You can design rain-fed gravity-based systems or use pumps to move the duck manure water. Either way, the benefit of this system is that irrigating with duck manure water dramatically improves your soil much faster than just using tap or rainwater.
– Score and Pour
My favorite method for the beginner is what I call score and pour. Fill a kiddie pond in an area uphill of your fruit trees or other perennials. Ducks will naturally flock to the water.
Once the water is good and dirty, dump it so it drains to the planting areas down below. Then, move the pond, refill and nourish a new area.
Alternatively, you can scoop out the water with a bucket or watering can and water manually.
A Final Word on Duckquaponic Safety Risks
I am a huge fan of all sorts of duckquaponic applications and I employ several of them on my homestead. However, I do want to warn you that using fresh manure to produce food for human consumption comes with risks.

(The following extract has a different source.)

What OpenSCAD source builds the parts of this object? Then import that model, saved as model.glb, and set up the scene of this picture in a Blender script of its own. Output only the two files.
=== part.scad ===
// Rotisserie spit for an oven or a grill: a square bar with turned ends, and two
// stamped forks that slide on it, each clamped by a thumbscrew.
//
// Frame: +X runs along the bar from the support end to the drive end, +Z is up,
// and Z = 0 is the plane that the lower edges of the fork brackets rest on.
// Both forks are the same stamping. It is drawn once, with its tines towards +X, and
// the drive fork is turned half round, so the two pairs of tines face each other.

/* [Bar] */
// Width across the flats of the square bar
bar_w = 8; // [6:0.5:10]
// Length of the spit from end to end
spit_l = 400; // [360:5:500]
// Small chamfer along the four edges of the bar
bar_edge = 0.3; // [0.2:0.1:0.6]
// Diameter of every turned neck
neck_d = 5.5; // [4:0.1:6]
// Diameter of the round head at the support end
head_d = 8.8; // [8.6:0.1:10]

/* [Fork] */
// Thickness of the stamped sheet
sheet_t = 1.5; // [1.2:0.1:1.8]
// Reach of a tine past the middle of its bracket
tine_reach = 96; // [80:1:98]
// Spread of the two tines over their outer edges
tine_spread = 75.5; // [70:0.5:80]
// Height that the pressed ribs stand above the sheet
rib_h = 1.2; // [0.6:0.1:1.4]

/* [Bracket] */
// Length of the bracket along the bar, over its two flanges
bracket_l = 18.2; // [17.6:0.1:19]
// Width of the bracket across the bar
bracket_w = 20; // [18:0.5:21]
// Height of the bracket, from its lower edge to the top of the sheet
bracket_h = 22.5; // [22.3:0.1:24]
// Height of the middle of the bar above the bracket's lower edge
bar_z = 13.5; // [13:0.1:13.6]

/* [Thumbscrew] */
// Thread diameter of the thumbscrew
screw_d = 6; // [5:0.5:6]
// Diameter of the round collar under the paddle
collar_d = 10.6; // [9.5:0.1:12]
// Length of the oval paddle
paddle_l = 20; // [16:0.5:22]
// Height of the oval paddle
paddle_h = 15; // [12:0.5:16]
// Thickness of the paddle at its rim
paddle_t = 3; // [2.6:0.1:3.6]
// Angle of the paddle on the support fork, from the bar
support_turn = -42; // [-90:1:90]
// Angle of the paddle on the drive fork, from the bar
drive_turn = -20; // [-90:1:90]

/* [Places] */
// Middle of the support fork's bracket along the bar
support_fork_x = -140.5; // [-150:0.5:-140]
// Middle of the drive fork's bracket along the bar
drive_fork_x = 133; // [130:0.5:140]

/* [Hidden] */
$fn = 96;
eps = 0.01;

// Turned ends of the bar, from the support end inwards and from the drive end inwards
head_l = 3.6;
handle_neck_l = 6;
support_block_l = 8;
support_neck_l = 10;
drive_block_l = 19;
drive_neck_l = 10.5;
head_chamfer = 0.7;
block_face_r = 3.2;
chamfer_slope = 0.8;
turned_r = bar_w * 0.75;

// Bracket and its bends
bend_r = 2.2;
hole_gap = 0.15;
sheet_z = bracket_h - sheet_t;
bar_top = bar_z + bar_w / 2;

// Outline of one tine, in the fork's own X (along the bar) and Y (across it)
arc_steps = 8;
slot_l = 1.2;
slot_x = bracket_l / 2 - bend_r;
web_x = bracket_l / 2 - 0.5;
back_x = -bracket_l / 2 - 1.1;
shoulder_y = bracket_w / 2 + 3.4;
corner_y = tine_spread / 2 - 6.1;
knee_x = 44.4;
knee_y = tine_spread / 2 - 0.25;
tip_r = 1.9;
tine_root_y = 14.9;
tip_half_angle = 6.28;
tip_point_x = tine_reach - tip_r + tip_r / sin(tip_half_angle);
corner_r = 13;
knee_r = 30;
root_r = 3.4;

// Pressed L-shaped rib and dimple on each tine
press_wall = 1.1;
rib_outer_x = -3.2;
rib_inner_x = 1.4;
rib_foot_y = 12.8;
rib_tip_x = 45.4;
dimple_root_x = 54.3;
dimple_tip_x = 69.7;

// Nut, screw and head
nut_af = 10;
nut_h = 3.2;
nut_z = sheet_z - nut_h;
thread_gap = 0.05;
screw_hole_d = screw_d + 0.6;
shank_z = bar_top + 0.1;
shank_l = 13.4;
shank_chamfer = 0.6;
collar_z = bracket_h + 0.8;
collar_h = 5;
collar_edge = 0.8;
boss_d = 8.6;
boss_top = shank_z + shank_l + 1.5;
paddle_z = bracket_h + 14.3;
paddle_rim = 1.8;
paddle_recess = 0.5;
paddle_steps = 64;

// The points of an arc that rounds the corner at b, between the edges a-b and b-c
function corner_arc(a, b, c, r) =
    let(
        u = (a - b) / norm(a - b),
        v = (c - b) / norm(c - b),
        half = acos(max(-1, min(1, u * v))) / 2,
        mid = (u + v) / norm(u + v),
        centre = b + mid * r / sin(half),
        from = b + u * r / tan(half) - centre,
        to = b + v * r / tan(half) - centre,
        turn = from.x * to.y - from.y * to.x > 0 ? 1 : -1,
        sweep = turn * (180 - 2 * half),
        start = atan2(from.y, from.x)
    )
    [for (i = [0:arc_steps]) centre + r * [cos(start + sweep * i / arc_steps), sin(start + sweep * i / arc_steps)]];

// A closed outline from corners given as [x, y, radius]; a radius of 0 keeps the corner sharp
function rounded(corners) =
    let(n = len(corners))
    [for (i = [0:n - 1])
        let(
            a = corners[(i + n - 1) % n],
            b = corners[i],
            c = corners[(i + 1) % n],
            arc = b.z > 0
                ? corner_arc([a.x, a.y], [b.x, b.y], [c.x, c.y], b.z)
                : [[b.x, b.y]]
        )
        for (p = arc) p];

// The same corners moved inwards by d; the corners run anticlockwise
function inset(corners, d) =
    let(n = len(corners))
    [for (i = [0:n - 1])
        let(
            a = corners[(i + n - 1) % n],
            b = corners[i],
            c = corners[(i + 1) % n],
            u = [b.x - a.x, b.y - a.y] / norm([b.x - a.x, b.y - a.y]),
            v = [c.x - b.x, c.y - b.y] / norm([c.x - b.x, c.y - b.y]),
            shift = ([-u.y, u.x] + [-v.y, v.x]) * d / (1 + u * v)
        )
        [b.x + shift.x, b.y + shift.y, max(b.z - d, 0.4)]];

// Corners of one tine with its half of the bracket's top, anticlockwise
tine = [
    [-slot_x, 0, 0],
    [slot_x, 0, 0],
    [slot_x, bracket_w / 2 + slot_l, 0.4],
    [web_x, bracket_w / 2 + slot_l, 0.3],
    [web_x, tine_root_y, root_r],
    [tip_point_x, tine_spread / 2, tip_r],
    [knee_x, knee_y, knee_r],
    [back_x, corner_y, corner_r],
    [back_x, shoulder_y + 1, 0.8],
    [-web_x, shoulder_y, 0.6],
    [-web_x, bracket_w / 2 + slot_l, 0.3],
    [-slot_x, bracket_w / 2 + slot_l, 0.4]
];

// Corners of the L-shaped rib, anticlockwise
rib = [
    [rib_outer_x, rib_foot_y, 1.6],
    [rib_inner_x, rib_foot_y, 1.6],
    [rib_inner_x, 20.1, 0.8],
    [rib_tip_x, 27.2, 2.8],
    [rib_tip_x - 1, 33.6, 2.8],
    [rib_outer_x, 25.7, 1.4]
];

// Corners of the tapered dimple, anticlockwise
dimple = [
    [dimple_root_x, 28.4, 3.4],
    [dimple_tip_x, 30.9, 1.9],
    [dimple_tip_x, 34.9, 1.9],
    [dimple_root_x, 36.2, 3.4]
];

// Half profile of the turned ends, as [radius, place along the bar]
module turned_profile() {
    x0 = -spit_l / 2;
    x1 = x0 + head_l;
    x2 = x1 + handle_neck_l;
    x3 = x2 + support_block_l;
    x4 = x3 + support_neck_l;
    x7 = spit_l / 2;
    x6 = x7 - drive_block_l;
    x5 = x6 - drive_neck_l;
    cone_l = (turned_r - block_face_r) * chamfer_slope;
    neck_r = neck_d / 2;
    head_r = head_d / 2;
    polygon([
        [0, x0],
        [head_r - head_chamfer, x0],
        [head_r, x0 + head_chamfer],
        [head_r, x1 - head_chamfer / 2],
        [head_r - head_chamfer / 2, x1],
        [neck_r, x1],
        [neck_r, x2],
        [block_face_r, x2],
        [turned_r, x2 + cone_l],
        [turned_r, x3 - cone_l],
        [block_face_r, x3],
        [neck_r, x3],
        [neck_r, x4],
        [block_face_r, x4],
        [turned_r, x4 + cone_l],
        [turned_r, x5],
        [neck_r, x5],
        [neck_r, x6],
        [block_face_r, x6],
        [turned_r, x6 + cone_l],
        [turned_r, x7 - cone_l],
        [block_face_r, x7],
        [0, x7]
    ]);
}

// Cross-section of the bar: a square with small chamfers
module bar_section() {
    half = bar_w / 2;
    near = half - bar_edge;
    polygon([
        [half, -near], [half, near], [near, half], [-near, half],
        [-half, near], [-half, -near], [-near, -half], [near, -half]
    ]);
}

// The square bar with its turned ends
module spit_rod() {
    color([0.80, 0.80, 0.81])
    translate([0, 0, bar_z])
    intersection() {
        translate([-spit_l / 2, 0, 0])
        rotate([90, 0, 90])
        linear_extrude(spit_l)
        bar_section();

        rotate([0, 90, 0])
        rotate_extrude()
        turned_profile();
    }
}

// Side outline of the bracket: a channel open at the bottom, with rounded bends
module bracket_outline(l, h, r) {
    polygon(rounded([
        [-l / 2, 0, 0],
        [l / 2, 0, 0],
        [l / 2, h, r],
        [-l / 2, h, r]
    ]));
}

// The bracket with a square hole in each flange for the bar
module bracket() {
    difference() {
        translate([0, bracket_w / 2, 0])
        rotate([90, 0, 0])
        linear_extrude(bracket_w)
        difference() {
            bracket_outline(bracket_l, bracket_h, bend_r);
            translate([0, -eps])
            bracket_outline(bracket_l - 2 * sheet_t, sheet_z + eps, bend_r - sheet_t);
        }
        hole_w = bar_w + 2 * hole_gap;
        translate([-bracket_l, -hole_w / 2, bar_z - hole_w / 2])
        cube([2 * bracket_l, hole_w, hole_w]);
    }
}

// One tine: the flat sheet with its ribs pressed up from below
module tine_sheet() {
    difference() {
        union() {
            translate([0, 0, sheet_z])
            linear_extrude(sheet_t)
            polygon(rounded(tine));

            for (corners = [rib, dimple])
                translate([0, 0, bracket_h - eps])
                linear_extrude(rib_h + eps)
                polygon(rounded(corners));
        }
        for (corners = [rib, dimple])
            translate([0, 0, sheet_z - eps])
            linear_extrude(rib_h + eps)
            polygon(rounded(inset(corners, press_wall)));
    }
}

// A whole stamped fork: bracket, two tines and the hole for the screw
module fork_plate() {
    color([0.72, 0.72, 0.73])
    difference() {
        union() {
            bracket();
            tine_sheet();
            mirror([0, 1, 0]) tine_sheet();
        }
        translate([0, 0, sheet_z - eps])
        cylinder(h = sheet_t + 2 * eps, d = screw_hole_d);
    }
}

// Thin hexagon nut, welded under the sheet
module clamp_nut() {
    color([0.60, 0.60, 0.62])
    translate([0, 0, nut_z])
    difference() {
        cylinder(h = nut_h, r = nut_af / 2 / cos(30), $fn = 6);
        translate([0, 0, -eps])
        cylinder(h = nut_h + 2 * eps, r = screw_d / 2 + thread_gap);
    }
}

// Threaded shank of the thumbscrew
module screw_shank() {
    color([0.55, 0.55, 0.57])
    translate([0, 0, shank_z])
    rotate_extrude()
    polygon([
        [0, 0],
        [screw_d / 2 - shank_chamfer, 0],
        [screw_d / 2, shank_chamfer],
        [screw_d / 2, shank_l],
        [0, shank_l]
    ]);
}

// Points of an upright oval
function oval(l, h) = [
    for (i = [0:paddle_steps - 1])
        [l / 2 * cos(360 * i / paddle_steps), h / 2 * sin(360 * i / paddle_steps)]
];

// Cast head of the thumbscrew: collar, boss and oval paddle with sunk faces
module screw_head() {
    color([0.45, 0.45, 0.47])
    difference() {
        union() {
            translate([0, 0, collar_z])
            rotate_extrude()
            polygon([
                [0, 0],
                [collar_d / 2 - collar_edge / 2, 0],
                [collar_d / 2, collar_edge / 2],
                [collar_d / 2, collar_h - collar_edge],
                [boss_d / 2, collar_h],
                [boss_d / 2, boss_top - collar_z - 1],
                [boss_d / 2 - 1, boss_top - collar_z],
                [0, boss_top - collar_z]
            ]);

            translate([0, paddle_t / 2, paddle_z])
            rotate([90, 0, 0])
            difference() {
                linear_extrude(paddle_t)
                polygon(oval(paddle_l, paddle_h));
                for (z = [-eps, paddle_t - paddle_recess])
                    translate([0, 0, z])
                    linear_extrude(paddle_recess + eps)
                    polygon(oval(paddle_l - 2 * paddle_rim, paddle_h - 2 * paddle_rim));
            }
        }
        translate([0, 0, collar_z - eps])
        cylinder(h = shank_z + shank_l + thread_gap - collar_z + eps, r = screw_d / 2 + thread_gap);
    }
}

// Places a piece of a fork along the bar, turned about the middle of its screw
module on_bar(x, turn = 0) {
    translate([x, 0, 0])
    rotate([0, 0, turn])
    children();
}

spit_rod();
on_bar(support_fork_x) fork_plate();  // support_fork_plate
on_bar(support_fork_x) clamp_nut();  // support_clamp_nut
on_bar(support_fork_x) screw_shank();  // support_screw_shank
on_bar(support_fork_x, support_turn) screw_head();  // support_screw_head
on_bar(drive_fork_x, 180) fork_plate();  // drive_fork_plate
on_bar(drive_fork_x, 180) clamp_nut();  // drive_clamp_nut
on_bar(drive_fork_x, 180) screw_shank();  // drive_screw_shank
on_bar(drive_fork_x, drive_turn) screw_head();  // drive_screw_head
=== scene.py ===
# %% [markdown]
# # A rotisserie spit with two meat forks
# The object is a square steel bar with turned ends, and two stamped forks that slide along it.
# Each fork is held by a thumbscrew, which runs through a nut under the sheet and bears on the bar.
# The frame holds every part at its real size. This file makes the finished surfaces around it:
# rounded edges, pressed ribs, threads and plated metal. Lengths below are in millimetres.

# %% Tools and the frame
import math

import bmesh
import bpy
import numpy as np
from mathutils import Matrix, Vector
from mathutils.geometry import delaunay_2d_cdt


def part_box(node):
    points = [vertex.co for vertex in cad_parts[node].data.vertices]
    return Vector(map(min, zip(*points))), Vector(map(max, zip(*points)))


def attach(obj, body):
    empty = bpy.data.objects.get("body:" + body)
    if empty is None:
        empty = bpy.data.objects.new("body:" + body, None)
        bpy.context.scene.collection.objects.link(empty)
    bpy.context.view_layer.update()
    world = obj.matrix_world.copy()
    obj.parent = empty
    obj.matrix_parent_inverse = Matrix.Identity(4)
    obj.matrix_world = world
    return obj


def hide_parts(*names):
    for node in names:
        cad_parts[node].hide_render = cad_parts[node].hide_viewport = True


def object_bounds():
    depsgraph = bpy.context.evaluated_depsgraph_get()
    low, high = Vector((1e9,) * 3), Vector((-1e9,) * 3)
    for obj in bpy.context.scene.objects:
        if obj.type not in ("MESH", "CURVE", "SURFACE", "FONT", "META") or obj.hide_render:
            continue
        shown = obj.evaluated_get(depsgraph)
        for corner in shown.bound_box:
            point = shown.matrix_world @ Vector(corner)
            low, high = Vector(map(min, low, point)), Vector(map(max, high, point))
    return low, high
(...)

Manure is often hosting E. coli and Salmonella and other dangerous pathogens.
Farmers selling food to others are required to apply fresh manure at least 6 months before the harvest date to reduce pathogen risks. Home gardeners are generally encouraged to compost then age manure for at least 6 months before using it in areas where food is grown.
You can minimize risks by making sure the fresh manure only goes to the roots and does not have contact with plant leaves. You can cook your vegetables to heat treat pathogens. You can also use fresh manure only for taller plants such as fruit trees or corn so manure contact with the edible portions is limited.
These methods will limit your risks. Ultimately though, you’ll want to do your own research. Evaluate the risks of your applications. Then, make your own decisions on whether using fresh duck manure, captured in water is right for your homestead.